> **Given problem**
Could you print all the entries exactly?

* Start Excerpted records *

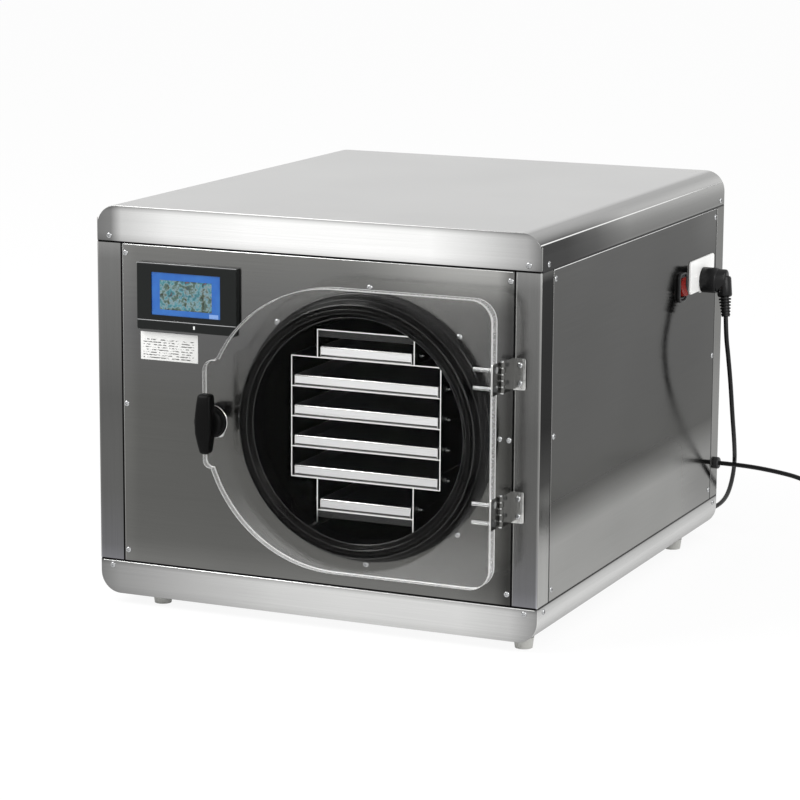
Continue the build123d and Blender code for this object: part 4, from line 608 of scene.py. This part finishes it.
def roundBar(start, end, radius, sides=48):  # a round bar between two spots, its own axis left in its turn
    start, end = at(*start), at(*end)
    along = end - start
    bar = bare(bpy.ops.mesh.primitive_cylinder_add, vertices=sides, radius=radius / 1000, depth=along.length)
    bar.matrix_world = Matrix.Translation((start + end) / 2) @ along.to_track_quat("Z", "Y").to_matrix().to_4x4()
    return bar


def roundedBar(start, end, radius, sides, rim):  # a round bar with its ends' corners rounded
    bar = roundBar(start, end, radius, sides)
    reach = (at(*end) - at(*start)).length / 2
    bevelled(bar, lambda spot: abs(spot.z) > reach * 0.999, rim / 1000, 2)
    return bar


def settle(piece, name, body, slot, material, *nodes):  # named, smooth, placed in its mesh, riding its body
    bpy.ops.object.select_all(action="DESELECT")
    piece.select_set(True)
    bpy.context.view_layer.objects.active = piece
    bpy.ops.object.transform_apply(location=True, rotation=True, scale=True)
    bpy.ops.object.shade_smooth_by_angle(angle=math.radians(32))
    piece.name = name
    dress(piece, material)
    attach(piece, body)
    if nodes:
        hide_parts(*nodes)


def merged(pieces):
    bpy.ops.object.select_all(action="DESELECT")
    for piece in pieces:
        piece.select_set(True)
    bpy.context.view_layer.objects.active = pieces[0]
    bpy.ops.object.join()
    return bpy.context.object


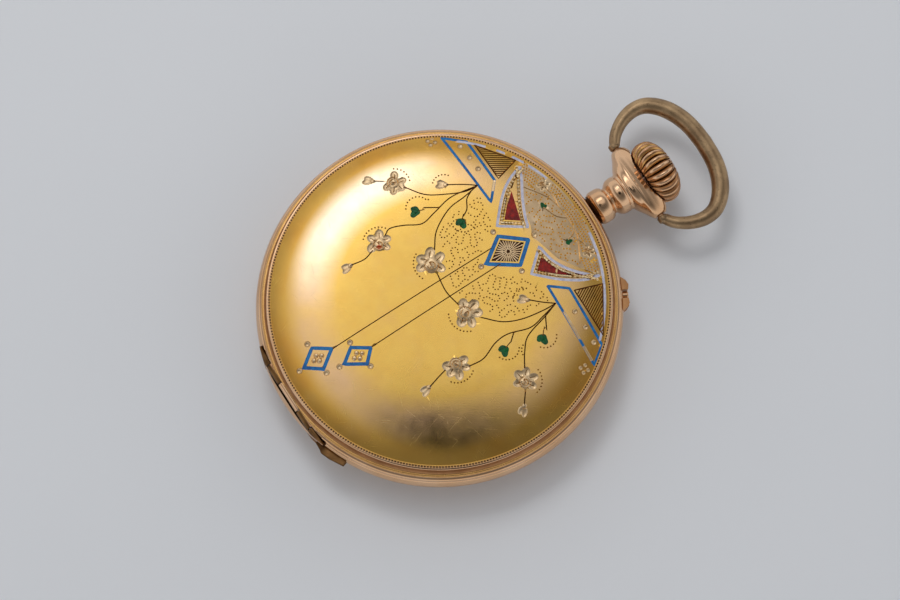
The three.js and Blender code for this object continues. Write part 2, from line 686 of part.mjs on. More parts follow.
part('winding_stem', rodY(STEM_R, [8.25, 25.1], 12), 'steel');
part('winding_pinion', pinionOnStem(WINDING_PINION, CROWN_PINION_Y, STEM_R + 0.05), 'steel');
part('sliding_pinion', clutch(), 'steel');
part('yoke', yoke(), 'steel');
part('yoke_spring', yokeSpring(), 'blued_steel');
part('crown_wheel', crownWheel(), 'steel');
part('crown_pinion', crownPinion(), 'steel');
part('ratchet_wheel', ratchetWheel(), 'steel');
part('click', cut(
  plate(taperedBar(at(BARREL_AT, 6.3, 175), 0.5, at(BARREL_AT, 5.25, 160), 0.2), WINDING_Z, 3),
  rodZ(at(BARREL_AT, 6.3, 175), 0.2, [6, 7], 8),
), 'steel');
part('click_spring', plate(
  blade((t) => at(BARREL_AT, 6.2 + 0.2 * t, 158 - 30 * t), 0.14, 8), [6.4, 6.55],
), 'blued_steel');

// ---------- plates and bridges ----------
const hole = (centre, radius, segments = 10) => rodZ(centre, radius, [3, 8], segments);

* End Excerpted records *

> **The solution**
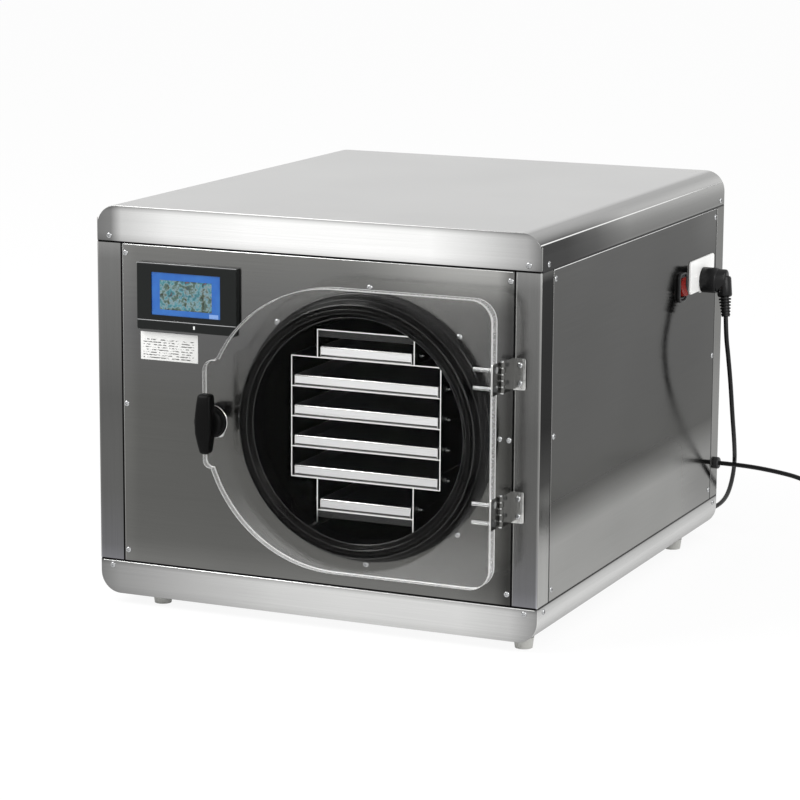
Continue the build123d and Blender code for this object: part 4, from line 608 of scene.py. This part finishes it.
def roundBar(start, end, radius, sides=48):  # a round bar between two spots, its own axis left in its turn
    start, end = at(*start), at(*end)
    along = end - start
    bar = bare(bpy.ops.mesh.primitive_cylinder_add, vertices=sides, radius=radius / 1000, depth=along.length)
    bar.matrix_world = Matrix.Translation((start + end) / 2) @ along.to_track_quat("Z", "Y").to_matrix().to_4x4()
    return bar


def roundedBar(start, end, radius, sides, rim):  # a round bar with its ends' corners rounded
    bar = roundBar(start, end, radius, sides)
    reach = (at(*end) - at(*start)).length / 2
    bevelled(bar, lambda spot: abs(spot.z) > reach * 0.999, rim / 1000, 2)
    return bar


def settle(piece, name, body, slot, material, *nodes):  # named, smooth, placed in its mesh, riding its body
    bpy.ops.object.select_all(action="DESELECT")
    piece.select_set(True)
    bpy.context.view_layer.objects.active = piece
    bpy.ops.object.transform_apply(location=True, rotation=True, scale=True)
    bpy.ops.object.shade_smooth_by_angle(angle=math.radians(32))
    piece.name = name
    dress(piece, material)
    attach(piece, body)
    if nodes:
        hide_parts(*nodes)


def merged(pieces):
    bpy.ops.object.select_all(action="DESELECT")
    for piece in pieces:
        piece.select_set(True)
    bpy.context.view_layer.objects.active = pieces[0]
    bpy.ops.object.join()
    return bpy.context.object


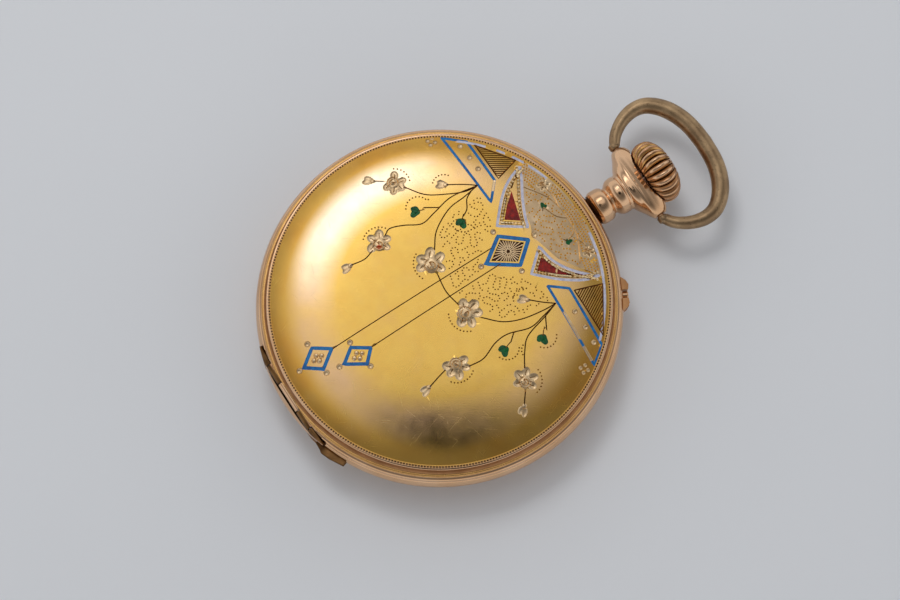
The three.js and Blender code for this object continues. Write part 2, from line 686 of part.mjs on. More parts follow.
part('winding_stem', rodY(STEM_R, [8.25, 25.1], 12), 'steel');
part('winding_pinion', pinionOnStem(WINDING_PINION, CROWN_PINION_Y, STEM_R + 0.05), 'steel');
part('sliding_pinion', clutch(), 'steel');
part('yoke', yoke(), 'steel');
part('yoke_spring', yokeSpring(), 'blued_steel');
part('crown_wheel', crownWheel(), 'steel');
part('crown_pinion', crownPinion(), 'steel');
part('ratchet_wheel', ratchetWheel(), 'steel');
part('click', cut(
  plate(taperedBar(at(BARREL_AT, 6.3, 175), 0.5, at(BARREL_AT, 5.25, 160), 0.2), WINDING_Z, 3),
  rodZ(at(BARREL_AT, 6.3, 175), 0.2, [6, 7], 8),
), 'steel');
part('click_spring', plate(
  blade((t) => at(BARREL_AT, 6.2 + 0.2 * t, 158 - 30 * t), 0.14, 8), [6.4, 6.55],
), 'blued_steel');

// ---------- plates and bridges ----------
const hole = (centre, radius, segments = 10) => rodZ(centre, radius, [3, 8], segments);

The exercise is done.